In Gaza, the Israeli strikes targeted several multistory buildings, including the residence of Rawhi Mustafa, a member of Hamas’ political leadership, which the Israeli military said was being used as a command center.
Palestinian officials said the death toll in Gaza had mounted by Monday morning to 493, with more than 2,750 people injured.

Israelis taking cover in a shelter from rocket fire
People take cover in a shelter in Ashkelon, Israel, as a siren warns of incoming rockets fired from the Gaza Strip.
(Ohad Zwigenberg / Associated Press)

At least 150 Israelis, including elderly people and children, were believed to remain captive inside Gaza, with many of them seized and dragged into the enclave in the early hours of the attack.
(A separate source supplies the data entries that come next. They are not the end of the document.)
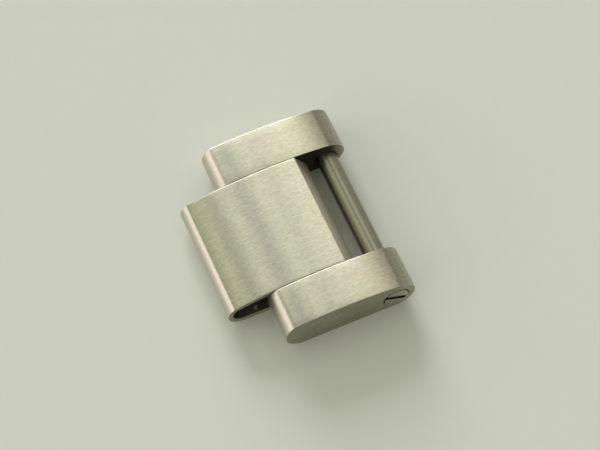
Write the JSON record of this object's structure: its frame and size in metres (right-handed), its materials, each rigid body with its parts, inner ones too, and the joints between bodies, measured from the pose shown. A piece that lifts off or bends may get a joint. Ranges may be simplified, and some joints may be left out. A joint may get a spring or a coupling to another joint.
{
  "type": "watch bracelet link",
  "caption": "Watch bracelet link: hollow folded steel centre between solid rounded outer pieces, with a slotted side screw that hinges the next link.",
  "frame": {"origin": "middle of the footprint, on the flat underside that faces the wrist", "axes": "+X along the bracelet towards the screw end, +Y across the bracelet away from the screw head, +Z out of the wrist through the brushed top"},
  "size_m": [0.0134, 0.016, 0.0033],
  "materials": {
    "brushed_outer": "fine straight brushing along the link on top, plain satin sides, polished round ends",
    "brushed_sheet": "fine straight brushing along the link on top, smooth knuckle and slope, raw sheet edges",
    "turned_pin": "turned, plain",
    "polished_screw": "smooth turned shaft, slotted head"
  },
  "bodies": {
    "link": {"outer_link_screw_side": "brushed_outer", "outer_link_blind_side": "brushed_outer", "centre_link_shell": "brushed_sheet", "fixed_pin_front": "turned_pin", "fixed_pin_rear": "turned_pin", "spacer_tube_front": "turned_pin", "spacer_tube_rear": "turned_pin"},
    "link_screw": {"link_screw": "polished_screw"}
  },
  "joints": [
    {"name": "link_screw_withdraw", "type": "slide", "parent": "link", "child": "link_screw", "axis": [0, -1, 0], "range_m": [0, 0.0155]}
  ]
}
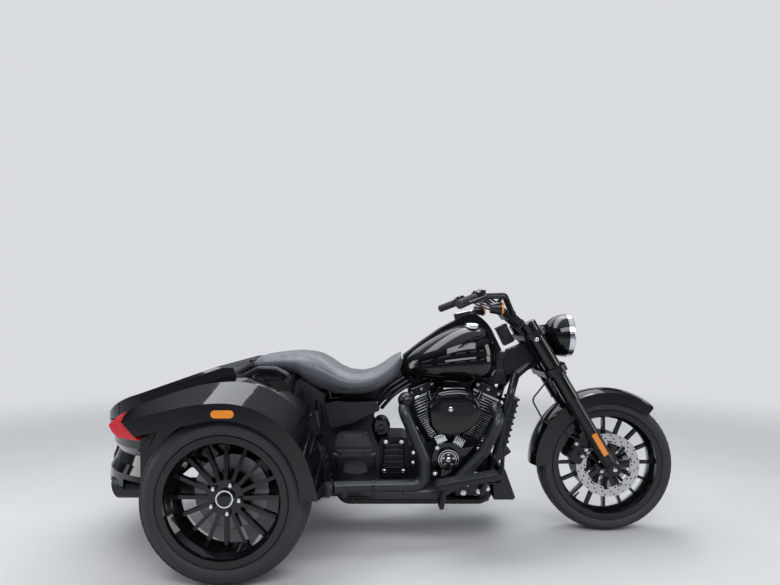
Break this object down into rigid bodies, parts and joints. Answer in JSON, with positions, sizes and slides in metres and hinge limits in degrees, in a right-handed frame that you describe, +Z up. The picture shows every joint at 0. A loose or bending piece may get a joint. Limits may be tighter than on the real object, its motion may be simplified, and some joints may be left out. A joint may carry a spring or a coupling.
{
  "type": "motorized trike",
  "caption": "Black three-wheeled cruiser with a V-twin engine, steered spoked front wheel, two rear wheels under rounded fenders and a lidded trunk between them.",
  "frame": {"origin": "on the floor under the middle of the bounding box", "axes": "+X forward, +Y to the vehicle's left, +Z up"},
  "size_m": [2.6704, 1.3906, 1.1427],
  "materials": {
    "tyre": "satin black rubber tread",
    "gloss_black": "deep gloss black paint",
    "wheel_black": "gloss black powder coat",
    "satin_black": "satin black coat",
    "matte_black": "matte heat-proof black",
    "cast_black": "black wrinkle-finish castings",
    "chrome": "polished chrome",
    "rotor_steel": "brushed steel rotors",
    "rubber": "soft black rubber",
    "vinyl": "matte charcoal vinyl",
    "black_plastic": "textured black plastic",
    "clear_lens": "clear lens",
    "red_lens": "red lens",
    "amber_lens": "amber lens"
  },
  "bodies": {
    "frame": {"frame_cradle": "satin_black", "rear_axle_and_shocks": "satin_black", "engine_cases": "cast_black", "engine_covers": "gloss_black", "cylinders": "cast_black", "rocker_boxes": "gloss_black", "air_cleaner": "gloss_black", "exhaust_pipes": "matte_black", "silencers": "matte_black", "fuel_tank": "gloss_black", "tank_console": "gloss_black", "speedometer": "black_plastic", "seat": "vinyl", "side_covers": "black_plastic", "trunk_body": "gloss_black", "rear_fender_right": "gloss_black", "rear_fender_left": "gloss_black", "tail_lamps": "red_lens", "side_markers": "amber_lens", "plate_holder": "black_plastic", "grab_rails": "satin_black", "floorboards_and_pedal": "black_plastic"},
    "steering": {"fork_sliders": "satin_black", "fork_covers": "gloss_black", "handlebar_and_trees": "satin_black", "grips": "rubber", "switches_and_levers": "satin_black", "front_signals": "satin_black", "signal_lenses": "amber_lens", "headlamp_bucket": "gloss_black", "headlamp_ring": "chrome", "headlamp_lens": "clear_lens", "front_fender": "gloss_black", "front_calipers": "satin_black", "front_brake_hose": "rubber"},
    "front_wheel": {"front_tyre": "tyre", "front_wheel": "wheel_black", "front_discs": "rotor_steel"},
    "rear_wheel_right": {"rear_tyre_right": "tyre", "rear_wheel_right": "wheel_black"},
    "rear_wheel_left": {"rear_tyre_left": "tyre", "rear_wheel_left": "wheel_black"},
    "trunk_lid": {"trunk_lid": "gloss_black"},
    "passenger_board_right": {"passenger_board_right": "black_plastic"},
    "passenger_board_left": {"passenger_board_left": "black_plastic"}
  },
  "joints": [
    {"name": "steering", "type": "hinge", "parent": "frame", "child": "steering", "pos_m": [0.70118, 0, 0.85], "axis": [-0.4384, 0, 0.8988], "range_deg": [-32, 32]},
    {"name": "front_wheel_spin", "type": "hinge", "parent": "steering", "child": "front_wheel", "pos_m": [1.01575, 0, 0.3195], "axis": [0, 1, 0], "continuous": true},
    {"name": "rear_wheel_right_spin", "type": "hinge", "parent": "frame", "child": "rear_wheel_right", "pos_m": [-0.65425, -0.555, 0.325], "axis": [0, 1, 0], "continuous": true},
    {"name": "rear_wheel_left_spin", "type": "hinge", "parent": "frame", "child": "rear_wheel_left", "pos_m": [-0.65425, 0.555, 0.325], "axis": [0, 1, 0], "continuous": true},
    {"name": "trunk_lid_hinge", "type": "hinge", "parent": "frame", "child": "trunk_lid", "pos_m": [-0.68375, 0, 0.815], "axis": [0, 1, 0], "range_deg": [0, 60]},
    {"name": "passenger_board_right_fold", "type": "hinge", "parent": "frame", "child": "passenger_board_right", "pos_m": [-0.17525, -0.309, 0.424], "axis": [1, 0, 0], "range_deg": [0, 85]},
    {"name": "passenger_board_left_fold", "type": "hinge", "parent": "frame", "child": "passenger_board_left", "pos_m": [-0.17525, 0.309, 0.424], "axis": [-1, 0, 0], "range_deg": [0, 85]}
  ]
}
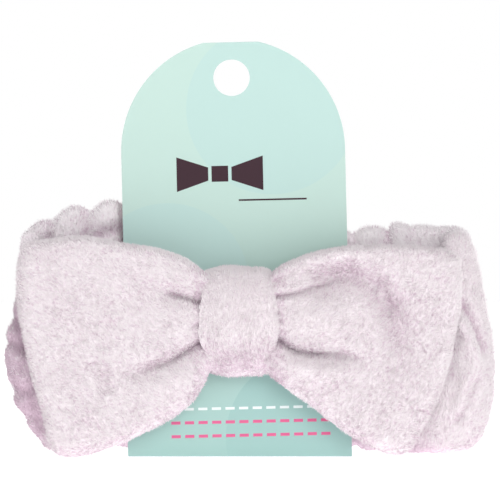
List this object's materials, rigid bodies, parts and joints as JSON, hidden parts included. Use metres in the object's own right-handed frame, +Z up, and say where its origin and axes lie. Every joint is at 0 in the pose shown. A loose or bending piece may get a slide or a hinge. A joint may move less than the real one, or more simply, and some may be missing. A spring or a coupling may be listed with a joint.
{
  "type": "spa headband",
  "caption": "Plush fleece spa headband with a large centre bow, an elastic gathered back and an arched hang card through its loop.",
  "frame": {"origin": "middle of the footprint of the headband on its card, on the level its lower edges stand on", "axes": "+X to the viewer's right along the flattened loop, +Y from the bow to the elastic back, +Z up along the card"},
  "size_m": [0.2199, 0.053, 0.1894],
  "materials": {
    "fleece": "pale lilac short-pile coral fleece",
    "elastic": "off-white woven elastic",
    "thread": "lilac polyester thread",
    "card": "matt mint print on white card"
  },
  "bodies": {
    "front_band": {"front_band_face": "fleece", "front_band_lining": "fleece", "side_seam_left": "fleece", "side_seam_right": "fleece", "knot_wrap": "fleece", "knot_stitches": "thread", "bow_waist": "fleece"},
    "back_band": {"back_casing_outer": "fleece", "back_casing_inner": "fleece", "elastic_strip": "elastic", "elastic_tacks": "thread"},
    "bow_left": {"bow_left_front": "fleece", "bow_left_back": "fleece"},
    "bow_right": {"bow_right_front": "fleece", "bow_right_back": "fleece"},
    "card": {"hang_card": "card"}
  },
  "joints": [
    {"name": "loop_opening", "type": "slide", "parent": "front_band", "child": "back_band", "axis": [0, 1, 0], "range_m": [0, 0.05], "stiffness_N_per_m": 120},
    {"name": "left_wing_lift", "type": "hinge", "parent": "front_band", "child": "bow_left", "pos_m": [-0.0279, -0.0147, 0.0622], "axis": [0, 0, 1], "range_deg": [0, 40], "stiffness_Nm_per_rad": 0.05},
    {"name": "right_wing_lift", "type": "hinge", "parent": "front_band", "child": "bow_right", "pos_m": [0.0182, -0.0147, 0.0622], "axis": [0, 0, -1], "range_deg": [0, 40], "stiffness_Nm_per_rad": 0.05},
    {"name": "card_slide", "type": "slide", "parent": "front_band", "child": "card", "axis": [0, 0, 1], "range_m": [0, 0.125]}
  ]
}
That will complicate any Israeli land invasion of the densely crowded coastal strip and also any political or diplomatic moves by Israel’s far-right government once the fighting stops.
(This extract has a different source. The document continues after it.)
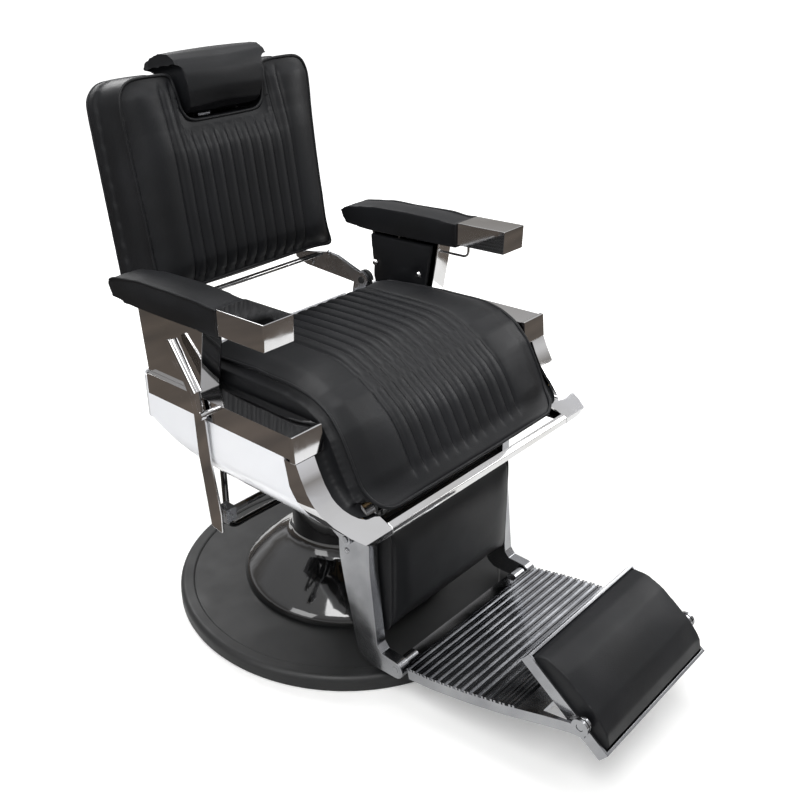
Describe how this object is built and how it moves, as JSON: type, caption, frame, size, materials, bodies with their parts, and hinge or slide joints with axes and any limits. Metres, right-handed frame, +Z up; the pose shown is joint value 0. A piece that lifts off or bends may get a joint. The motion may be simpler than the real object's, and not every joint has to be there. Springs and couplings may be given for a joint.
{
  "type": "hydraulic barber chair",
  "caption": "Barber chair on a disc base with hydraulic column, reclining back linked to the leg rest, sliding headrest, folding footplate and flip-over foot pad.",
  "frame": {"origin": "centre of the base's flat underside, on the floor", "axes": "+Z up; the chair faces -Y; the sitter's right, where the levers are, is -X"},
  "size_m": [0.7315, 1.0975, 1.0814],
  "materials": {
    "base_satin": "satin black powder coat",
    "gloss_black": "gloss black enamel",
    "frame_paint": "matt black paint",
    "white_enamel": "gloss white enamel",
    "chrome": "mirror chrome plate",
    "cast_alu": "polished casting",
    "steel": "zinc-plated steel",
    "bronze": "sintered bronze",
    "rubber": "moulded seal",
    "board": "birch plywood",
    "leather": "smooth black leatherette"
  },
  "bodies": {
    "base": {"base_plate": "base_satin", "base_rim": "base_satin", "base_dome": "gloss_black", "pump_cylinder": "gloss_black", "pump_seal": "rubber", "base_bolts": "steel"},
    "column": {"piston_column": "chrome", "swivel_ring": "bronze"},
    "seat": {"seat_mount": "frame_paint", "seat_frame": "frame_paint", "seat_beams": "frame_paint", "seat_board": "board", "seat_cushion": "leather", "side_panel_r": "white_enamel", "side_panel_l": "white_enamel", "rear_panel": "white_enamel", "side_wall_r": "frame_paint", "side_wall_l": "frame_paint", "side_rail_r": "chrome", "side_rail_l": "chrome", "rail_cap_r": "chrome", "rail_cap_l": "chrome", "front_band_r": "chrome", "front_band_l": "chrome", "front_bar": "chrome", "arm_cover_r": "chrome", "arm_cover_l": "chrome", "arm_lining_r": "leather", "arm_lining_l": "leather", "arm_pad_r": "leather", "arm_pad_l": "leather", "arm_cap_r": "chrome", "arm_cap_l": "chrome", "arm_screws": "chrome", "towel_wire": "chrome", "pivot_uprights": "frame_paint", "pump_rod": "gloss_black", "lock_barrel": "steel"},
    "back": {"back_brackets": "steel", "torque_rod": "steel", "back_board": "board", "back_cushion": "leather", "head_guide": "frame_paint"},
    "headrest": {"head_bar": "steel", "head_pad": "leather"},
    "leg_rest": {"leg_arm_r": "cast_alu", "leg_arm_l": "cast_alu", "leg_board": "frame_paint", "calf_pad": "leather"},
    "footplate": {"footplate": "cast_alu"},
    "foot_pad": {"foot_tray": "cast_alu", "foot_cushion": "leather"},
    "link": {"recline_link": "steel"},
    "lock_rod": {"lock_rod": "steel"},
    "lift_lever": {"lift_bar": "chrome", "lift_shaft": "steel"},
    "recline_lever": {"recline_lever": "chrome", "recline_grip": "chrome"}
  },
  "joints": [
    {"name": "lift", "type": "slide", "parent": "base", "child": "column", "axis": [0, 0, 1], "range_m": [0, 0.15]},
    {"name": "swivel", "type": "hinge", "parent": "column", "child": "seat", "pos_m": [0, 0, 0.3], "axis": [0, 0, 1], "continuous": true},
    {"name": "back_recline", "type": "hinge", "parent": "seat", "child": "back", "pos_m": [0, 0.134, 0.58], "axis": [-1, 0, 0], "range_deg": [0, 45]},
    {"name": "leg_swing", "type": "hinge", "parent": "seat", "child": "leg_rest", "pos_m": [0, -0.235, 0.352], "axis": [-1, 0, 0], "range_deg": [0, 45]},
    {"name": "link_turn", "type": "hinge", "parent": "back", "child": "link", "pos_m": [0, 0.1545, 0.5236], "axis": [-1, 0, 0], "range_deg": [-45, 0]},
    {"name": "lock_stroke", "type": "slide", "parent": "seat", "child": "lock_rod", "axis": [0, 1, 0], "range_m": [-0.047, 0]},
    {"name": "head_height", "type": "slide", "parent": "back", "child": "headrest", "axis": [0, 0.1478, 0.989], "range_m": [0, 0.11]},
    {"name": "footplate_fold", "type": "hinge", "parent": "leg_rest", "child": "footplate", "pos_m": [0, -0.317, 0.066], "axis": [-1, 0, 0], "range_deg": [0, 55]},
    {"name": "foot_pad_flip", "type": "hinge", "parent": "footplate", "child": "foot_pad", "pos_m": [0, -0.65503, 0.13989], "axis": [1, 0, 0], "range_deg": [0, 150]},
    {"name": "pump_stroke", "type": "hinge", "parent": "seat", "child": "lift_lever", "pos_m": [0, -0.045, 0.336], "axis": [-1, 0, 0], "range_deg": [0, 25], "stiffness_Nm_per_rad": 4, "springref_deg": -20.05},
    {"name": "recline_release", "type": "hinge", "parent": "seat", "child": "recline_lever", "pos_m": [-0.35, -0.046, 0.541], "axis": [1, 0, 0], "range_deg": [0, 25], "stiffness_Nm_per_rad": 1.5, "springref_deg": -11.46}
  ],
  "couplings": [
    {"joint": "leg_swing", "follows": "back_recline", "ratio": 1},
    {"joint": "link_turn", "follows": "back_recline", "ratio": -1},
    {"joint": "lock_stroke", "follows": "back_recline", "m_per_rad": -0.0584}
  ]
}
When that will happen, no one knows. Prime Minister Benjamin Netanyahu warned his compatriots Sunday of a protracted conflict as Israel tries to exact retribution and inflict a decisive defeat on Hamas, which has held sway in Gaza for more than 15 years.

Israel’s air force said in a statement that targets inside Gaza have included rocket launchers, a mosque being used as an operating base by militants and 21 high-rise buildings in which militant activity took place. Hamas, in a statement, accused Israel of hitting “homes inhabited by women and children, mosques and schools.”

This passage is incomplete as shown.